The Elder Abuse Inquiry attracted most media attention (41%), due to the intense public and media interest in the subject.

In 2016–17 privacy law reform continued to rate highly in the public interest, with the recent Inquiry into Serious Invasions of Privacy in the Digital Era and the ALRC’s 2008 Privacy Inquiry together garnering 9% of media attention.

The Freedoms Report, tabled late in the previous reporting period, attracted 8% of media mentions.

The 2012 Copyright Report attracted 5% of media mentions, due to the implementation of some recommendations, and ongoing debate about ‘fair use’.

The ALRC conducts its own media monitoring. An archive of 2016–17 online media mentions is available on the ALRC website at

Media mentions per inquiry 2016–17

This pie chart reflects the actual number of media mentions per inquiry: Elder Abuse = 130, Freedoms = 26, Copyright = 15, Privacy = 30, Indigenous Incarceration = 55, Other = 61

Significant developments and challenges for 2017–18

During 2017–18, the ALRC will complete its Inquiry into the Incarceration Rates of Aboriginal and Torres Strait Islander Peoples and will work on any further inquiry referred to it by the Commonwealth Attorney-General.

The ALRC’s current lease expires in October 2018 and new premises will need to be sourced.

One challenge for the ALRC is that it does not set its own work program but is reliant on the Attorney-General’s referrals. Therefore it is the government’s reform agenda and timelines which determine the number and scope of inquiries that are referred to the ALRC, and this affects the ALRC’s ability to meet its performance expectations. The ALRC would normally work on two inquiries concurrently.
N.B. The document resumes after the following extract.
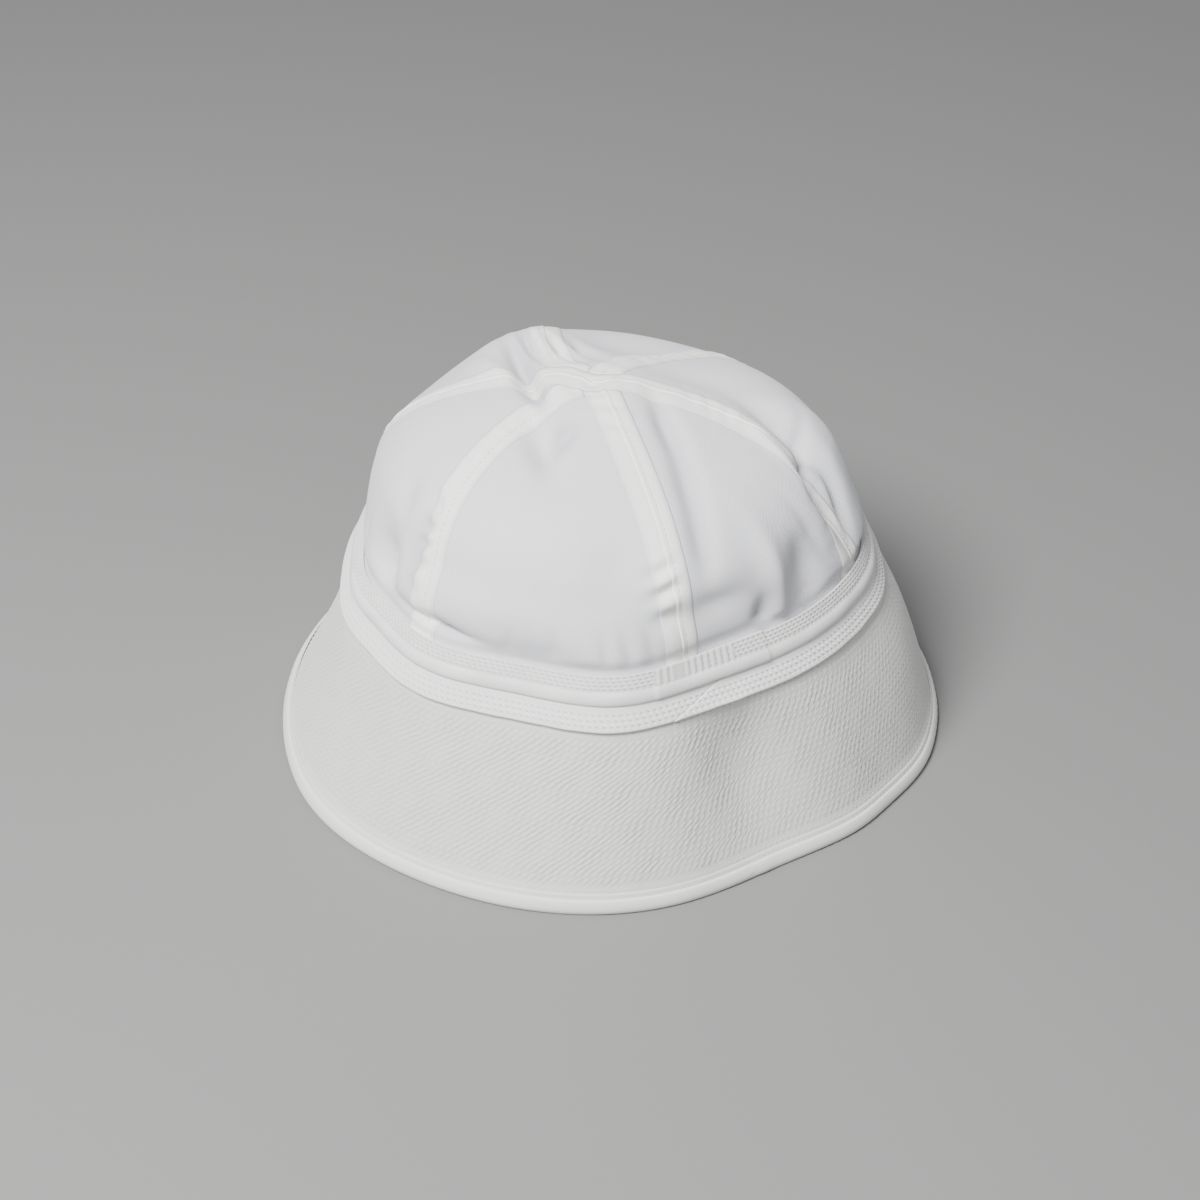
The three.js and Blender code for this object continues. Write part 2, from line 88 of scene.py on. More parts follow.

In addition, the government’s own program and priorities determine both when and how it considers completed ALRC inquiries, and the schedule for any implementation. This means that the rate of implementation of ALRC reports is in the hands of government, and there are many factors outside the ALRC’s control that influence the government’s ability and disposition to implement recommendations.